The fact that Minchin would not even accept a market model for emissions trading suggested an encampment, an ideology pre-heliocentric in nature. Most of the cabinet ministers in the Howard government did, on some level, accept the gravity of anthropogenic induced climate change. But a survey of Minchin’s opinions over the years reveals how his militant stance on climate has become the orthodoxy of Australian governments from Abbott to Morrison. Along with Abbott, he is a fan of carbon dioxide, “more of a friend than an enemy to the earth’s flora and fauna.” Climate change was a natural process of complexity requiring “prudent and cost-effective adaptation.” He remained unconvinced “about the theory of anthropogenic global warming.”

In July 2013, Minchin launched Taxing Air: Facts & Fallacies About Climate Change. Written by Bob Carter and a host of other sceptics, including Stewart Franks and Bill Kininmonth, Minchin was “flattered” at being asked to launch a book he felt should be “in every school, every university and every community library.” Carter was “a terrific and leading voice in combating the scare mongering we have all been subjected to on the theory of anthropogenic global warming.”

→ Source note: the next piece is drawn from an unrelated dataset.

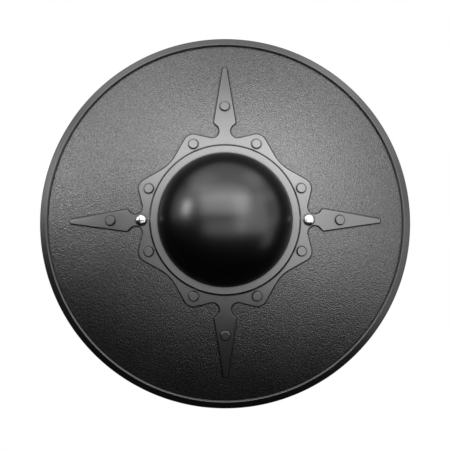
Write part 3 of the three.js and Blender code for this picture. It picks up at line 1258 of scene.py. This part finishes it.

In 2009, Minchin was a cardinal knife wielder in the Liberal Party coup against then leader and future prime minister Malcolm Turnbull. Turnbull was an ETS convert; his replacement, a certain climate change denialist Tony Abbott, was not. Abbott became prime minister in 2013 cresting on promises to dismantle carbon-pricing schemes. Australian climate change policy, flawed as it was, had been effectively, and comprehensively, jettisoned.

In 2021, Minchin’s legacy is holding firm and fast. Australia retains a near manic ambivalence to the reduction of emissions. The mining lobbies remain boisterously strong, the environmental portfolio in the Morrison cabinet, weak. The government’s lack of ambition has seen it keep company with Saudi Arabia and Brazil in being excluded from the latest United Nations Climate Action Summit. That trend was already set at the start of the new millennium.